Svetlana Litvinskaya, Chair of the Environmental Commission in South Russia and science editor of the Endangered Species List of Krasnodar krai, said that in Utrish “age-old trees are being cut for bonfires and barbeques. And a great many of juniper trunks were destroyed to make pillows that are selling at markets of the seaside resorts.”
The environmentalist is confident that the main cause of the fire was not merely a violation of the conservation regime but that global phenomenon when commercial interests subdue everything else, including the legacy that Nature will not be able to reproduce.
Ms. Litvinskaya added that such popular phenomenon as ‘environmental tourism’ should mainly be treated simply as a nice name. In fact, it is a pretext for human deeper penetrating into the protected wild. The main idea of environmental tourism should be its learning and inclusive character, without doing harm to the environment. However, as the things are now, the idea of environmental tourism is used as a permit to enter a protected natural reserve rather than to consider all possible risks and consequences.
As a matter of fact, not only tourism but any economic activity is detrimental for the reserve.

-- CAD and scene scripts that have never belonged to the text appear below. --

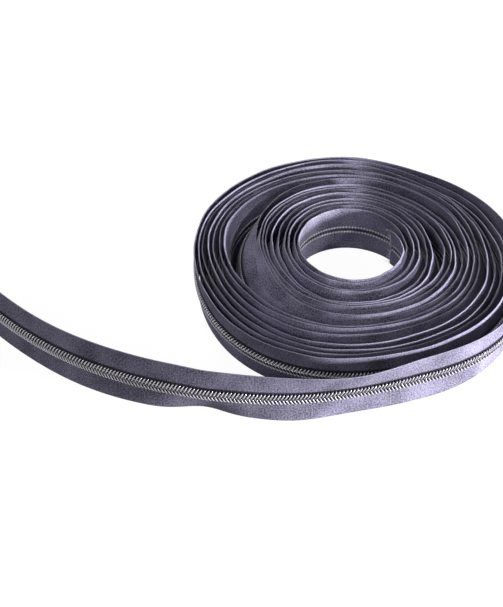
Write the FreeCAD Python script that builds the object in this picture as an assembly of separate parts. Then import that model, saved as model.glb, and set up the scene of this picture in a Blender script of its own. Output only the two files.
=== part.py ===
"""Nylon coil zipper by the length: a flat roll that stands on its edge, with one free tail."""

import FreeCAD, Part
import math
import os

Vec = FreeCAD.Vector

# Woven tapes. The roll stands on the lower tape's selvedge, and +Z runs across the zipper.
tape_width = 13.75
tape_gap = 0.5
tape_thickness = 0.55

# Monofilament coils, one sewn to each tape, meshed along the middle.
tooth_pitch = 1.8
wire_thickness = 0.58
coil_reach = 3.2
head_overlap = 0.35
coil_height = 1.7
heel_lean = 0.7

# Filler cord inside each coil, and the sewing threads that hold coil and cord to the tape.
cord_width = 0.9
cord_thickness = 0.35
cord_from_centre = 1.2
thread_size = 0.3
thread_clearance = 0.05
back_thread_from_centre = 1.7

# Winding: turns run clockwise seen from above, from the cut inner end to the tail.
core_radius = 30.3
roll_radius = 91.0
full_turns = 17
tail_leaves_after = 0.3
start_azimuth = 35.0
turn_clearance = 0.3
chords_per_turn = 13

# Where the turns stand apart: turn, azimuth, spread in degrees, looseness against plain turns.
loose_places = [
    (9, 150.0, 60.0, 9.0),
    (10, 172.0, 42.0, 7.0),
    (4, 172.0, 50.0, 2.0),
    (16, 128.0, 34.0, 9.0),
    (13, 98.0, 34.0, 5.0),
    (9, 48.0, 32.0, 5.0),
    (6, 2.0, 34.0, 5.0),
    (2, -100.0, 32.0, 6.0),
    (4, -100.0, 38.0, 9.0),
    (7, -104.0, 34.0, 4.0),
    (9, -96.0, 34.0, 3.0),
    (13, -100.0, 36.0, 6.0),
]

# Where the outside of the roll is pressed in: azimuth, spread in degrees, depth.
flat_places = [
    (58.0, 20.0, 4.0),
    (-78.0, 40.0, 8.0),
    (-168.0, 30.0, 2.2),
]

# Tail: one easy bend that leaves the roll at the front and ends in a plain cut.
tail_bend_radius = 226.0
tail_length = 248.0
tail_chord = 14.0
leaving_angle = 2.2
tail_bend_out = 60.0
flex_gap = 0.95

zipper_width = 2 * tape_width + tape_gap
centre_height = zipper_width / 2
chain_thickness = tape_thickness + coil_height
closest_turns = chain_thickness + turn_clearance
chain_flex_gap = (chain_thickness - tape_thickness / 2) * math.sin(math.radians(tail_bend_out)) + flex_gap


def bump(azimuth, place, spread):
    """Smooth hill around the compass, 1 at its place."""
    apart = (azimuth - place + 180) % 360 - 180
    return math.exp(-(apart / spread) ** 2)


def looseness(turns):
    """Weight of the gap inside a point of the winding, 1 where the turns lie evenly."""
    weight = 1.0
    for turn, azimuth, spread, extra in loose_places:
        place = turn + ((start_azimuth - azimuth) % 360) / 360
        weight += extra * math.exp(-((turns - place) * 360 / spread) ** 2)
    return weight


def outside_radius(azimuth):
    """Radius that the last full turn reaches, less where the roll is pressed in."""
    return roll_radius - sum(depth * bump(azimuth, place, spread) for place, spread, depth in flat_places)


loose_at_start = 1 + sum(looseness(turn) for turn in range(2, full_turns + 1))
spare_at_start = outside_radius(start_azimuth) - core_radius - full_turns * closest_turns
plain_turns = closest_turns + spare_at_start / loose_at_start


def wound_radius(turns):
    """Distance from the roll's axis to the back of the tape after so many turns.

    Each turn lies outside the one before it by the closest spacing, and the room that is
    left between the core and the outside is shared out by looseness.
    """
    share = turns % 1
    outside = outside_radius(start_azimuth - 360 * share) - (1 - share) * plain_turns
    room = outside - core_radius - (full_turns - 1 + share) * closest_turns
    shares = [looseness(turn + share) for turn in range(1, full_turns + 1)]
    spare = room / (share + sum(shares[:-1]))
    return core_radius + turns * closest_turns + spare * (share + sum(shares[:int(turns)]))


def wound_point(turns):
    azimuth = math.radians(start_azimuth - 360 * turns)
    return Vec(math.cos(azimuth), math.sin(azimuth), 0) * wound_radius(turns)


def wound_path():
    """Corners of the winding; every turn has its corners at the same azimuths."""
    end = full_turns + tail_leaves_after
    corners = [wound_point(step / chords_per_turn) for step in range(int(end * chords_per_turn) + 1)]
    corners.append(wound_point(end))
    return corners


flex_point = wound_point(full_turns + tail_leaves_after)
flex_azimuth = start_azimuth - 360 * tail_leaves_after
leaving_heading = flex_azimuth - 90 + leaving_angle
tail_centre_azimuth = math.radians(leaving_heading - 90)
tail_centre_way = Vec(math.cos(tail_centre_azimuth), math.sin(tail_centre_azimuth), 0)
tail_centre = flex_point + tail_centre_way * tail_bend_radius


def tail_place(along, outward, height):
    """Point of the tail: distance from the flex, distance outwards from the tape's back, height."""
    turned = tail_centre_azimuth + math.pi - along / tail_bend_radius
    reach = Vec(math.cos(turned), math.sin(turned), 0) * (tail_bend_radius + outward)
    return tail_centre + reach + Vec(0, 0, height)


def tail_path(first, last):
    chords = math.ceil((last - first) / tail_chord)
    return [tail_place(first + (last - first) * step / chords, 0, 0) for step in range(chords + 1)]


def offset_line(corners, distance):
    """Line beside a path, outwards, with mitred corners."""
    ways = [(b - a).normalize() for a, b in zip(corners, corners[1:])]
    line = []
    for number, corner in enumerate(corners):
        before = ways[max(number - 1, 0)]
        after = ways[min(number, len(ways) - 1)]
        normal = (Vec(-before.y, before.x, 0) + Vec(-after.y, after.x, 0)).normalize()
        reach = distance / normal.dot(Vec(-after.y, after.x, 0))
        line.append(corner + normal * reach)
    return line


def strip(corners, inner, outer, bottom, top):
    """Band along a path, from one distance outwards to another, between two heights."""
    outline = offset_line(corners, inner) + offset_line(corners, outer)[::-1]
    lifted = [corner + Vec(0, 0, bottom) for corner in outline]
    return Part.Face(Part.makePolygon(lifted + lifted[:1])).extrude(Vec(0, 0, top - bottom))


def band(side, near, far):
    """Heights of a band that lies between two distances from the chain's centre line."""
    return sorted((centre_height + side * near, centre_height + side * far))


def tape(corners, side):
    return strip(corners, 0, tape_thickness, *band(side, tape_gap / 2, tape_gap / 2 + tape_width))


def closed_coil(corners, side):
    """Meshed coil as one band: its loops and cord inside the winding."""
    near = thread_clearance
    return strip(corners, tape_thickness, chain_thickness, *band(side, near, coil_reach))


def loop_corners(number, side):
    """Places where one loop of the wire turns: twice at its heel, twice at its head."""
    shift = 0.5 if side > 0 else 0.0
    start = chain_flex_gap + (number + shift) * tooth_pitch
    radius = wire_thickness / 2
    low, high = tape_thickness + radius, chain_thickness - radius
    heel = centre_height + side * (coil_reach - radius)
    head = centre_height - side * (head_overlap - radius)
    return [
        tail_place(start - heel_lean * tooth_pitch, low, heel),
        tail_place(start - heel_lean * tooth_pitch, high, heel),
        tail_place(start, high, head),
        tail_place(start, low, head),
    ]


def mitred_section(before, corner, after, side):
    """Three-sided section of the wire, on the plane that halves a corner."""
    come, go = (corner - before).normalize(), (after - corner).normalize()
    outside = (come - go).normalize() * 2 / (come + go).Length
    beside = go.cross(come).normalize() * side
    section = []
    for angle in (180, 300, 60):
        turned = math.radians(angle)
        spoke = outside * math.cos(turned) + beside * math.sin(turned)
        section.append(corner + spoke * wire_thickness / 2)
    return section


def facet(*corners):
    return Part.Face(Part.makePolygon(list(corners) + [corners[0]]))


def open_coil(side):
    """Coil with every loop: a three-sided wire led round heel and head."""
    loops = int((tail_length - chain_flex_gap) / tooth_pitch) - 1
    corners = [corner for number in range(1, loops) for corner in loop_corners(number, side)]
    sections = [mitred_section(*corners[number - 1:number + 2], side) for number in range(1, len(corners) - 1)]
    faces = [facet(*sections[0][::-1]), facet(*sections[-1])]
    for here, there in zip(sections, sections[1:]):
        for number in range(3):
            following = (number + 1) % 3
            faces.append(facet(here[number], here[following], there[following]))
            faces.append(facet(here[number], there[following], there[number]))
    return Part.Solid(Part.Shell(faces))


def save(name, shape):
    shape.exportStep("parts/" + name + ".step")
    print(name, "solids", len(shape.Solids), "valid", shape.isValid(), "volume", round(shape.Volume, 1))


def main():
    os.makedirs("parts", exist_ok=True)
    wound = wound_path()
    tail = tail_path(flex_gap, tail_length)
    chain = tail_path(chain_flex_gap, tail_length)
    cord_low = tape_thickness + (coil_height - cord_thickness) / 2
    for side, name in ((1, "upper"), (-1, "lower")):
        save("tape_" + name + "_wound", tape(wound, side))
        save("coil_" + name + "_wound", closed_coil(wound, side))
        save("tape_" + name + "_tail", tape(tail, side))
        save("coil_" + name + "_tail", open_coil(side))
        cord = band(side, cord_from_centre, cord_from_centre + cord_width)
        save("filler_cord_" + name + "_tail", strip(chain, cord_low, cord_low + cord_thickness, *cord))
        front = band(side, coil_reach + thread_clearance, coil_reach + thread_clearance + thread_size)
        save("needle_thread_" + name + "_tail",
             strip(tail, tape_thickness, tape_thickness + thread_size, *front))
        back = band(side, back_thread_from_centre, back_thread_from_centre + thread_size)
        save("looper_thread_" + name + "_tail", strip(tail, -thread_size, 0, *back))


main()
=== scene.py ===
import bpy
import numpy as np
from math import radians
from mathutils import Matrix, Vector


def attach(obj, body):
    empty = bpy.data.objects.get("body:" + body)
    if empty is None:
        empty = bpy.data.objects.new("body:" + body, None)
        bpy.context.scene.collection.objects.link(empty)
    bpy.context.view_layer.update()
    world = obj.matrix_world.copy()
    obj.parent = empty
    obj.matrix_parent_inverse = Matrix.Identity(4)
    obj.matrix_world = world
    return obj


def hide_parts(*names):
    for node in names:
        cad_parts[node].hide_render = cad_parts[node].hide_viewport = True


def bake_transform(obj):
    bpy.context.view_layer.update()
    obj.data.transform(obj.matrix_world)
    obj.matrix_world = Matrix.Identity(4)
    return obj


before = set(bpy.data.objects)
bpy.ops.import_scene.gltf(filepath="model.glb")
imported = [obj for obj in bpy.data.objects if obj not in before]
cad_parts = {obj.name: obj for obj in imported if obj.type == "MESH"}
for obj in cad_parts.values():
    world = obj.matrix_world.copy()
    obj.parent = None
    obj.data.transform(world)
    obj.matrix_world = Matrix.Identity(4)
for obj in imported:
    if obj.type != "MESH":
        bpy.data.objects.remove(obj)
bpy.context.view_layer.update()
scene = bpy.context.scene
mm = 0.001

# sizes, in millimetres

chain = dict(tapeWidth=13.75, tapeGap=0.5, tapeThickness=0.55, toothPitch=1.8, coilReach=3.2,
             headOverlap=0.38, coilHeight=1.7)
winding = dict(coreRadius=30.3, rollRadius=91.0, fullTurns=17, tailLeavesAfter=0.3, startAzimuth=35.0,
               closestTurns=2.55)
tail = dict(bendRadius=226.0, length=248.0, leavingAngle=2.2)

# turn, azimuth, spread in degrees, looseness: the same places as in the solids
loosePlaces = [(9, 150.0, 60.0, 9.0), (10, 172.0, 42.0, 7.0), (4, 172.0, 50.0, 2.0), (16, 128.0, 34.0, 9.0),
               (13, 98.0, 34.0, 5.0), (9, 48.0, 32.0, 5.0), (6, 2.0, 34.0, 5.0), (2, -100.0, 32.0, 6.0),
               (4, -100.0, 38.0, 9.0), (7, -104.0, 34.0, 4.0), (9, -96.0, 34.0, 3.0), (13, -100.0, 36.0, 6.0)]
# azimuth, spread in degrees, depth
flatPlaces = [(58.0, 20.0, 4.0), (-78.0, 40.0, 8.0), (-168.0, 30.0, 2.2)]
# how far the top edge of every turn leans out, innermost turn first, at six azimuths round the roll
rimLeans = {
    0: (-3.5, -4.7, -4.6, -5.3, -4.6, -5.3, -5.5, -5.0, -6.0,
        -5.5, -6.0, -6.0, -6.5, -6.0, -5.5, -5.0, -4.5, -1.0),
    -100: (-6.1, -7.3, -5.0, -6.2, -1.9, -3.5, -5.0, -7.4, -4.8, -6.8, -3.9, -5.2, -3.5, 0.7, 1.7, 1.2, 1.6),
    -143: (-4.3, -4.1, -4.2, -4.6, -5.2, -6.2, -7.6, -9.4, -11.2,
           -14.0, -3.0, -2.5, -2.0, -1.5, -1.0, 0.0, 1.5),
    172: (-1.6, -2.9, -2.5, -3.9, -3.6, -3.0, -2.4, -3.4, -4.6, -10.5, 4.9, 4.0, 4.5, 4.2, 3.8, 2.8, 0.6),
    130: (1.2, 2.0, 2.4, 2.2, 2.6, 2.2, 3.0, 2.2, 1.0, 1.0, 5.0, 5.5, 5.5, 5.0, 4.0, 2.6, -0.6),
    90: (2.9, 4.7, 5.2, 5.1, 6.0, 4.5, 5.5, 3.9, 2.2, 6.2, 4.5, 6.0, 3.4, 2.0, 0.6, 1.6, -1.6),
}
# the bottom edge leans the other way, by this share; turns over which a lean is softened
leaning = dict(bottomShare=0.35, softened=0.07)
# single places that lean more: turn, azimuth, spread in turns, spread in degrees, top edge, bottom edge
leanPlaces = [(16, 45.0, 0.3, 40.0, 1.5, -1.0), (14, 45.0, 0.9, 36.0, -3.0, 1.0),
              (1, -48.0, 1.6, 34.0, -2.4, 0.0), (9, 172.0, 0.3, 40.0, 0.0, 1.2),
              (10, 172.0, 0.3, 40.0, 0.0, -1.2)]
# small crimps of the top edge: turns per wave, lean
crimps = [(0.47, 0.3), (0.091, 0.17), (0.0517, 0.1)]
# turns stand a little off the floor
lift = dict(height=0.9, turnsPerWave=1.63, drift=1.7)
# the tail and the last of the roll swing out sideways: place along the tail, spread, shift
swings = [(-50.0, 90.0, 3.0), (75.0, 60.0, 2.2), (250.0, 70.0, -3.5)]
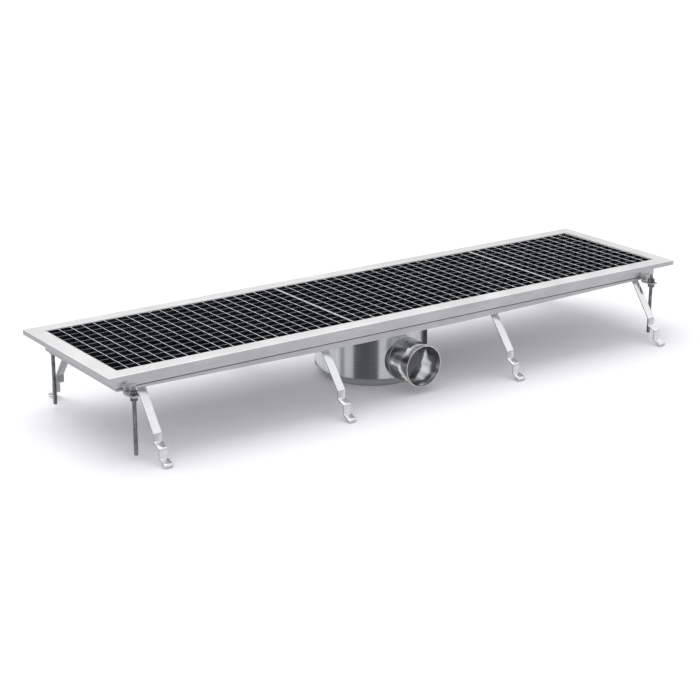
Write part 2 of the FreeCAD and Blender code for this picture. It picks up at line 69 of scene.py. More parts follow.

“The main negative impact is being made by felling juniper and pistachio trees, fires, lending the coastal stripe of the reserve to individuals, unjustified intensive construction of resort facilities and residential houses, unorganised tourism, jeeping, household pollutions, and high density of population,” Svetlana Litvinskaya states. “The long human impact has led to transformations of nearly all Mediterranean environmental systems. The landscapes of the Russian Mediterranean belt in Krasnodar krai are being ruthlessly destroyed. In fact, it is impossible to halt this process.”
Svetlana Mishulina, leading researcher of the Laboratory of Regional Economy of the Subtropical Scientific Centre of the Russian Academy of Science, stated that “the rules must be single for all: the tourist industry, tourists, local people, and governmental structures. In global sense, if it is the state that breaks the law by taking decisions on broad economic use of wildlife conservation areas, then local people would be also treating Nature irresponsibly. If it was decided to lay a motor road to the alpine Lake Kardyvach, it would entail development of tourist infrastructure.”